Josh Lambert has a hypnotist erase all memory of the previous twelve months of his and son Dalton’s lives. Nine years later, he and Renai have separated and Josh is aware that he is not a good parent to Dalton. Following the funeral of his mother, Renai volunteers Josh to drive Dalton to college where he is going to study art. In class, Dalton’s professor asks the students to dig deep down into their unconscious and paint what they see. Dalton does a painting of a red door. As he continues to obsess over the painting, Dalton finds that has awakened something in himself and that he can astrally travel but also sees disturbing things. At the same time, Josh is plagued by nightmares and hallucinations and driven to remember the things he has blanked from his memory.


Insidious (2010) was a medium-budgeted film from Blumhouse directed by James Wan and starring Patrick Wilson as a parent caught up in a series of astral projection nightmares. Wan created something undeniably spooky and the result caught on with audiences with the film going on to earn over $100 million worldwide. Wan and Wilson followed it up with the even more successful Insidious Chapter 2 (2013). The series writer Leigh Whannell took over the director’s chair for Insidious Chapter 3 (2015), which went back to tell earlier events, while Insidious: The Last Key (2018) from another director was a mix of past and present focusing on Lin Shaye’s medium Elise Rainier. All films grossed well over the $100 million threshold worldwide. For the fifth film, the series again returns to tell the story of the Lambert family, while Patrick Wilson and Rose Byrne return to their roles with Wilson taking over the director’s chair.

Insidious: The Red Door immediately takes two steps backwards from the rest of the series. For one, the very first scene has the major improbability of a set-up where Patrick Wilson asks a hypnotist to erase all memory of the events of the first two films, although the story is such that you know that he is going to have to recover them by the end of the film. When the characters in a sequel are placed in a position where they have to spend half the film catching up to what the audience knows, this becomes an exercise in tedium.

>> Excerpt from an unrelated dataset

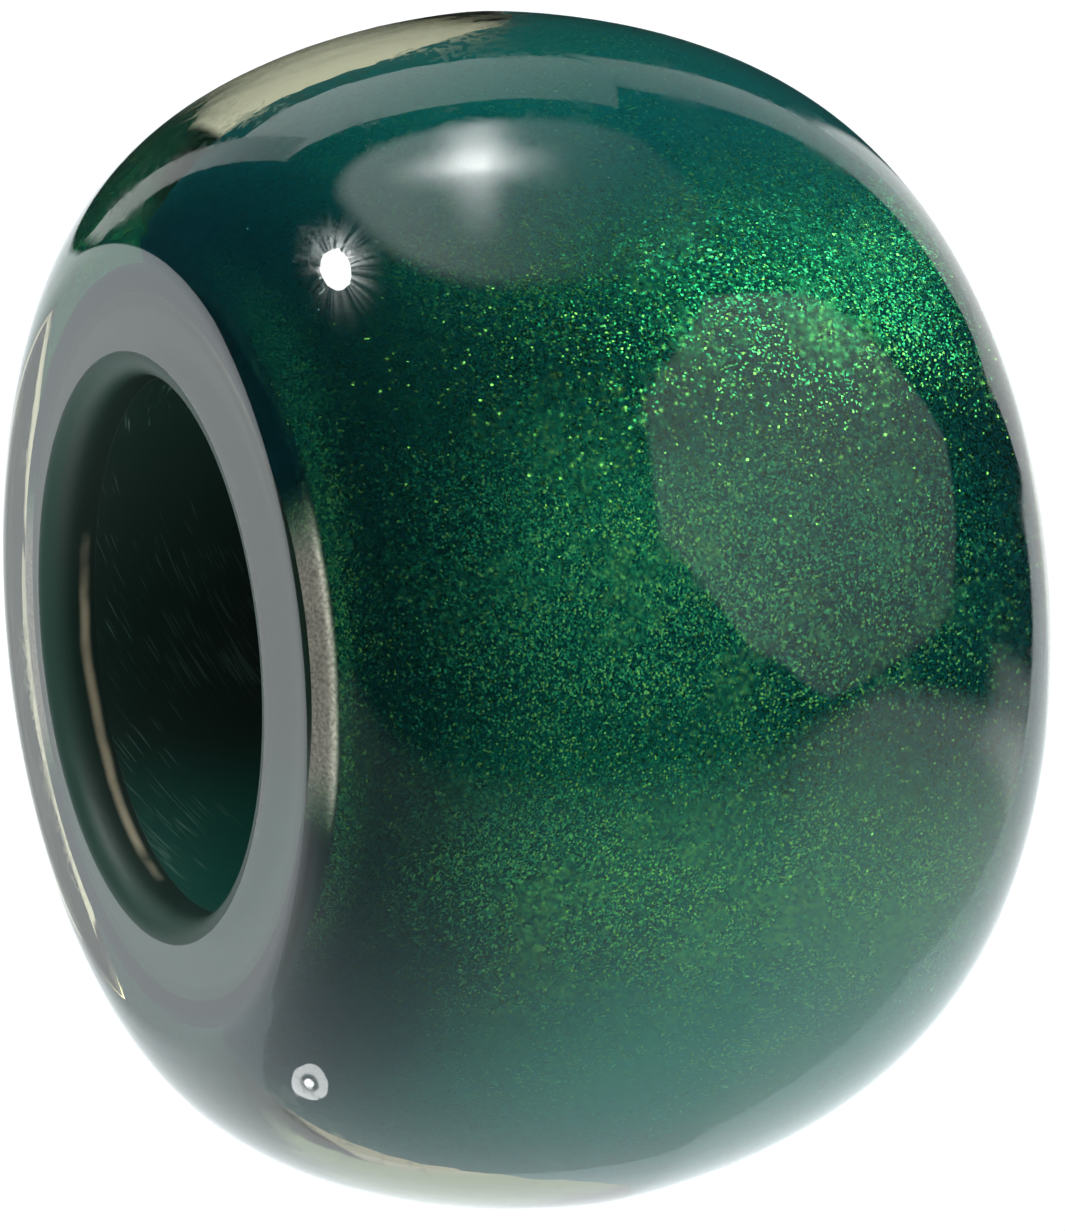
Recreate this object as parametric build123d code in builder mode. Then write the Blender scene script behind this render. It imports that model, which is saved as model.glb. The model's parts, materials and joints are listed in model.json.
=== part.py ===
"""Glass charm bead with a wide bore, in millimetres.

A barrel of clear glass is fused round a tube of dark glass whose outside carries a coat of glitter. The bore runs
along Z, and the origin is the middle of the bead on the bore's centre line.
"""

import os
from math import radians, tan

from build123d import *

# Clear casing
bead_diameter = 14.0  # across the belly, the widest place
bead_length = 9.1  # from flat to flat
flat_diameter = 9.1  # where each ground flat meets the shoulder
shoulder_slope = 14.0  # degrees that the shoulder falls away from the plane of the flat
shoulder_fullness = 0.87  # share of the step from flat to belly that the shoulder keeps its slope for
belly_fullness = 0.15  # share of the half length that the belly keeps straight up for
shoulder_round = 0.8  # radius that softens the corner of flat and shoulder
bore_diameter = 6.2
lip_round = 0.3  # radius of the bore's polished lip
end_layer = 0.6  # clear glass between each flat and the end of the core

# Core
core_wall = 0.95  # dark glass round the bore
coat_thickness = 0.3
core_corner_round = 0.15  # radius of the coat's outer corners
glass_gap = 0.03  # clearance between neighbouring glasses

half_length = bead_length / 2
bead_radius = bead_diameter / 2
flat_radius = flat_diameter / 2
bore_radius = bore_diameter / 2
core_length = bead_length - 2 * end_layer
core_radius = bore_radius + core_wall
coat_inner_radius = core_radius + glass_gap
coat_radius = coat_inner_radius + coat_thickness

os.makedirs("parts", exist_ok=True)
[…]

The other step is from moving away from further adventures of Josh to placing the focus on the son Dalton, the now grown Ty Simpkins. Although he still spends a good amount of time on screen, Patrick Wilson has graciously allowed the unknown Simpkins to receive the top billing. I began to appreciate Wilson going out on a limb in the early scenes and playing a bad father but really the whole film is a redemption arc – it is the reverse of the usual daddy issues and more about the redemption of a father with son issues. On the other hand, Ty Simpkins does little to take advantage of his starring turn and seems only broody and withdrawn, while allowing the far more lively Sinclair Daniel to run rings around him.

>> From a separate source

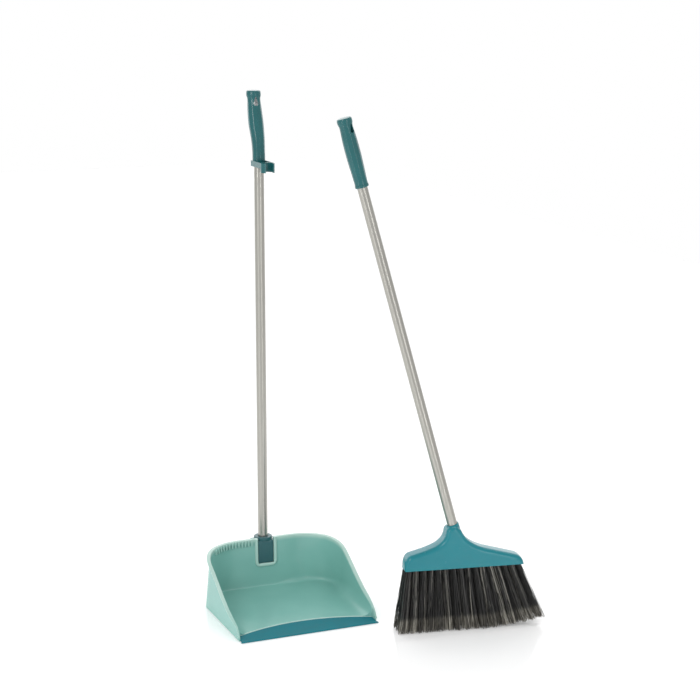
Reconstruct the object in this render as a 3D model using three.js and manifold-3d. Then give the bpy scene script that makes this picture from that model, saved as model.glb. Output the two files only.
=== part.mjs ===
// Long-handled dust pan and broom set. Millimetres, +Z up.
// The origin is the centre of the flat underside of the pan's rubber lip, on the floor.
// The pan's mouth faces -Y. The broom stands beside the pan, its handle leaning towards it.

import * as THREE from 'three';
import { mergeVertices } from 'three/addons/utils/BufferGeometryUtils.js';
import Module from 'manifold-3d';

const wasm = await Module();
wasm.setup();

// ---- Driving dimensions ----------------------------------------------------------------

const GAP = 0.3;                  // clearance between pieces that fit together
const ROUND_STEPS = 28;           // sides of a round piece
const CURVE_STEPS = 10;           // lines to each curve of an outline
const FAR = 400;                  // reach of a cutting solid, well past any piece

const TUBE_D = 18;                // both handles are of the same steel tube
const TUBE_WALL = 0.8;

// Pan. Inside the pan's group, y = 0 is the lip's front edge.
const PAN_HALF_WIDTH = 131;       // outside of the side walls at the floor
const PAN_DEPTH = 232;            // front edge to the outside of the rear wall at the floor
const PAN_HEIGHT = 107;           // rim above the floor, at the middle of the rear wall
const PAN_WALL = 2.4;
const PAN_SIDE_LEAN = -1;         // how far the side walls lean out by the rim; negative is in
const PAN_REAR_LEAN = 2;          // how far the rear wall leans back at the rim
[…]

Patrick Wilson on his phone as a figure approaches his vehiclein Insidious: The Red Door (2023)
Patrick Wilson (also the film’s director) on his phone as an ominous figure approaches his vehicle

Insidious: The Red Door is not entirely awful, but it still doesn’t shake the tedium that beleaguered Chapter 3 and The Last Key. Patrick Wilson has clearly been hanging out with James Wan so long now – through the first two Insidious and the first two The Conjuring films – that he has either osmotically absorbed or sat down to get a few directorial tips from him. This is evident from a scene not far in where Wilson sits in his vehicle after the funeral on his phone as an indistinct figure appears behind. There is nothing overtly sinister as the figure approaches but it feels ominous, especially when Wilson dips his head down and the figure is gone when he sits back up. All the ominous effect in the scene is conducted without the use of any sound effects.

On the other hand, when Wilson conducts a similar scene in the middle of the film with another figure appearing outside the house as he flips pieces of cardboard pasted to his window up and down, the effect is ruined the moment it turns into a jumpshock with a person smashing in through the window to attack. Throughout the film, scenes vie between these moments where Wilson gets what Wan does well and others where he clumsily mishandles a scene.

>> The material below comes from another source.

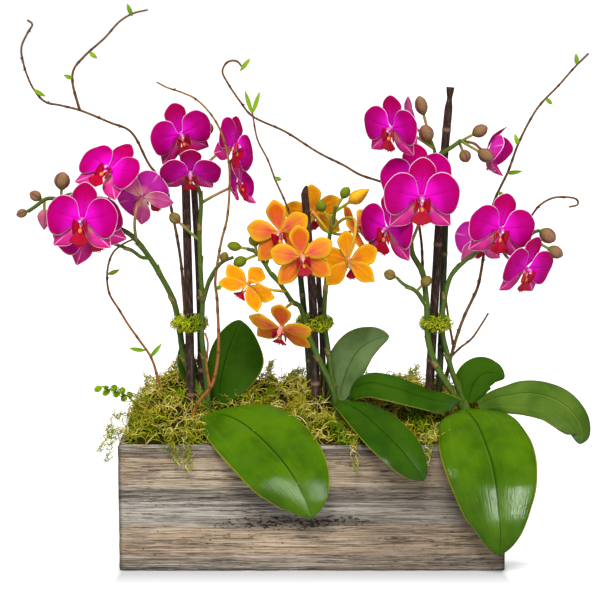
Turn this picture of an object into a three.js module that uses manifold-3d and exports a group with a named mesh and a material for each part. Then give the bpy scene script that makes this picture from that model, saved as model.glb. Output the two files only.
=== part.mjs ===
// Three potted moth orchids in a weathered wooden planter box, with cane stakes,
// moss and curly willow branches. Millimetres, +Z up, the front of the box at -Y.
// The origin is the centre of the box's underside.
import * as THREE from 'three';
import { mergeVertices } from 'three/addons/utils/BufferGeometryUtils.js';
import Module from 'manifold-3d';

const wasm = await Module();
wasm.setup();

// Driving dimensions of the box and what fills it
const boxLength = 304.8;
const boxDepth = 102;
const boxHeight = 101.6;
const boardThickness = 12;
const floorThickness = 10;
const boardEdge = 1.2;
const gap = 0.3;
const clearance = 0.4;
const sliver = 0.05;
const shortestEdge = 0.12;
const linerWall = 1.2;
const linerHeight = 84;
const barkTop = 86;
const mossFoot = 102.3;
const mossRise = 37;

// Driving dimensions of the plants
const bladeThickness = 1.4;
const leafThickness = 2.4;
const stakeSides = 8;
const spikeSides = 5;
const stakeStride = 70;
const spikeStride = 15;
const twigStride = 22;
const twigSides = 4;
const hubRadius = 2.8;
const hubDepth = 3;
const columnLength = 8;
const tepalStart = 1;
const lipStart = 0.8;
const budStalkRadius = 1.1;
const crownFoot = 92;
const crownTop = 128;
const crownWidth = 13;
const bloomReach = 28;

const colours = {
  wood: 0x6f6358, liner: 0x1d1f1c, bark: 0x4a3423, moss: 0x8b8a35, tie: 0x9aa92f,
  stake: 0x3a2c26, greenStake: 0x33402a, willow: 0x8a5a30, stem: 0x4d7a2c, leaf: 0x3f7d1c,
  magenta: 0xd0108f, orange: 0xf59a2b,
};
const group = new THREE.Group();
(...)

There are other scenes that come with some undeniable effect – one where Patrick Wilson is inside a CAT scan and uncannily sees a creature start climbing up the tube; or the eerie scene where Ty Simpkins astrally projects for the first time and walks into Sinclair Daniel’s room. On the other hand, these sit alongside others that flop – the diversion to a frat party feels pointless with scenes of Ty Simpkins having hallucinations of a dead guy vomiting into the toilet and then appearing to projectile vomit directly into his mouth from where Ty hides under the bed. The latter scenes venturing back into The Further become the least interesting – where they were the most eerie aspects of the first two films, here they just become a series of pop-up shock jumps that blur into a single lack of effect.